My invitation is for us to dare to try, not to settle, to keep making big leaps, to do it differently, to experiment, to get it wrong, to have a laugh, to make decisions that take your life in a direction that makes your heart leap rather than sink so you can make the most of whatever time you have on this planet.
This year on my birthday, in my five year review, I did it a little differently.
I took Emma’s advice and asked one question –
Over the last five years - What were my heart leap moments?
(And as you’ll read in Emma’s brilliant book, it’s not the big, glamorous, traditionally ‘successful’ moments that made my heart leap – but rather sitting watching the stars through the sunroof on the canal boat with my son, it’s the daily hysteria of trying to get past the Peaky Blinders Geese who patrolled our marina, it was the solo walks in deserted Lockdown London, it’s having a slab of cake at Barter Books – the biggest second hand bookshop in Europe which just happens to be in Alnwick, it’s meeting new friends that make me snort tea out of my nose they make me laugh so much, it’s every time I drive into Alnwick and realise I’m not on holiday but I actually live here..)

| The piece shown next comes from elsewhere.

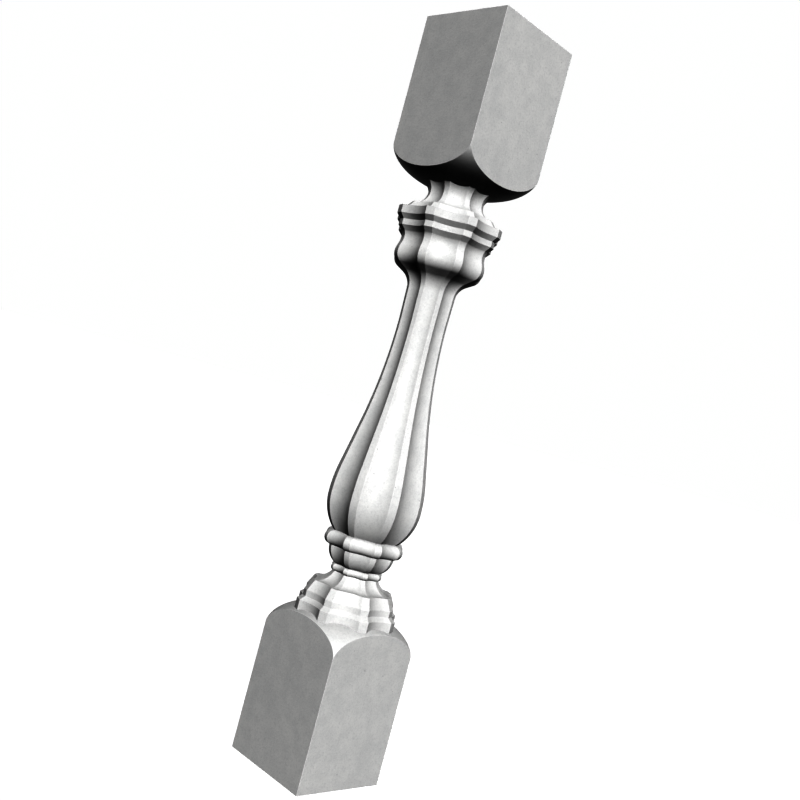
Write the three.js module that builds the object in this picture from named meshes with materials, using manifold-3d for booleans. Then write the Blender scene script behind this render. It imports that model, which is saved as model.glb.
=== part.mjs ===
// A stone baluster, cut from one stone: a square block at each end, and between them a turned shaft
// whose whole profile is fluted. Millimetres, +Z up. The origin is at the middle of the underside, and
// the faces of the blocks look along X and Y.
import * as THREE from 'three';
import { mergeVertices } from 'three/addons/utils/BufferGeometryUtils.js';
import Module from 'manifold-3d';

// End blocks, each the other's mirror image
const blockSide = 140;
const arrisHeight = 170.7; // the square arris, from the outer end to the start of the shoulder
const shoulderRise = 47.5; // from there to the crown of the turned shoulder, on the axis

// Section of the shaft: flutes on the faces' middles and on the diagonals, with flat strips between
const fluteCount = 8;
const stripAngle = 10; // degrees of the section that a strip takes up
const fluteDepth = 0.071; // as a share of the radius, from the line between two strips

// Mouldings of the shaft from the foot up. Each radius is taken at the edges of the strips.
const plinthRadius = 69.2;
const plinthHeight = 13.4; // what stands out of the shoulder
const plinthChamferHeight = 5.4;
const footFilletRadius = 62.8;
const footFilletHeight = 8.2;
const footConeRadius = 54.9; // at its top
const footConeHeight = 14.5;
const footCoveRadius = 31.4; // at its top
const footCoveHeight = 16.3;
const lowBeadRadius = 35.6;
const lowBeadHeight = 9.4;
const bowlFootRadius = 31.2;
const bowlRadius = 45.5;
const bowlHeight = 23.7;
const torusRadius = 55;
const torusHeight = 19.2;

// Belly and sleeve
const bellyFootRadius = 45.3;
const bellyRadius = 65;
const lowerBellyHeight = 47.9;
const upperBellyRadius = 59.8; // where the belly's curve runs out into the taper
const upperBellyHeight = 43.6;
const taperRadius = 50.2; // at its top
const taperHeight = 45.9;
const sleeveHeight = 153.15; // the long hollow curve up to the waist
const waistRadius = 33.2;

// Neck, and the swelling over it
const neckRadius = 34.1; // at its top
const neckHeight = 40.5;
const flareRadius = 46.1;
const flareHeight = 21.7;
const spreadRadius = 55.8;
const spreadHeight = 6;
const swellRadius = 63;
const swellHeight = 13;
const hollowRadius = 59;
const hollowHeight = 20; // from the swelling's widest to the hollow's narrowest
const lipRadius = 61.4;
const lipHeight = 8.1;

// Fillets of the cap, and the weathering over them
const capChamferHeight = 5.9;
const lowFilletRadius = 67;
const lowFilletHeight = 7.8;
const filletChamferHeight = 6.4;
const topFilletRadius = 72.6;
const topFilletHeight = 10.6;
const weatheringRadius = 64.5; // at its foot
const weatheringTopRadius = 56.8;
const weatheringHeight = 9.5;

// Scotia under the upper block
const scotiaRadius = 39.1; // at its narrowest
const scotiaHeight = 18.1; // up to its narrowest
const scotiaTopRadius = 45.5;
const scotiaTopHeight = 14.2;

// Fineness of the facets
const chordError = 0.25; // the most that a facet lies inside its arc
const fluteFacets = 5; // across one flute
const shoulderFacets = 72; // around the axis

const halfDiagonal = blockSide / Math.SQRT2;
const blockHeight = arrisHeight + shoulderRise;

// The turned shoulder is half of a spheroid whose rim touches the block's four arrises.
function shoulderHeightAt(radius) {
  return shoulderRise * Math.sqrt(1 - (radius / halfDiagonal) ** 2);
}

function facetsOf(turn, radius) {
  return Math.ceil(Math.abs(turn) / (2 * Math.acos(1 - chordError / radius)));
}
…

Look back at your last year, five or even ten year and ask what made your heart leap?
Your first newsletter had me subscribing, I was intrigued by your experience of change and now I see that over the last five years there have been many changes you've adapted to. I am much older than you but have this mindset of "treat life as an adventure". I am alone for the first time in a long time and loving it, I've just self published my first book, which was an adventure in itself, and I'm writing the next one. I refuse to accept the stereotypical image of the "old woman" as in my head I'm so not. Looking forward to reading your next missive.
I felt I went with you on that journey. It took me some years to realise a long held dream if moving to the South West, West Sussex for West Somerset. I live in Exmoor National Park and like you, I daily feel like I am on holiday. Exmoor has 37 miles of glorious coastline which is great for cold water swimming when the rivers/lakes are not sensibly available. I left my business behind after a nervous breakdown and was afraid of what next. Having been self employed for most of my life, I needed to earn but I also needed, for my mental health, for it to be a passion. I started painting textural contemporary abstracts and love it and writing alongside the painting, not telling the viewer what to see but what I felt at the time I painted. A friend pointed out though that I was always talking about the outdoor adventures that I go on. The hiking, camaraderie, the swims and so with help I am launching an adventure business for the youthfully mature women, like me, I’m 59. Adventures for hen parties, with laughter yoga; hiking; forest bathing; swimming; meditation; soul and sky gazing. Married with luxury accommodation and a bar! Then ladies wanted to pretend they were getting married so they could come on a nature adventure so that will be possible too. Obviously I need to pay my bills but this feeds my soul; I leap out of bed with a smile on my face and close my eyes at the end of the day truly contented. Why shouldn’t we have our cake and eat it?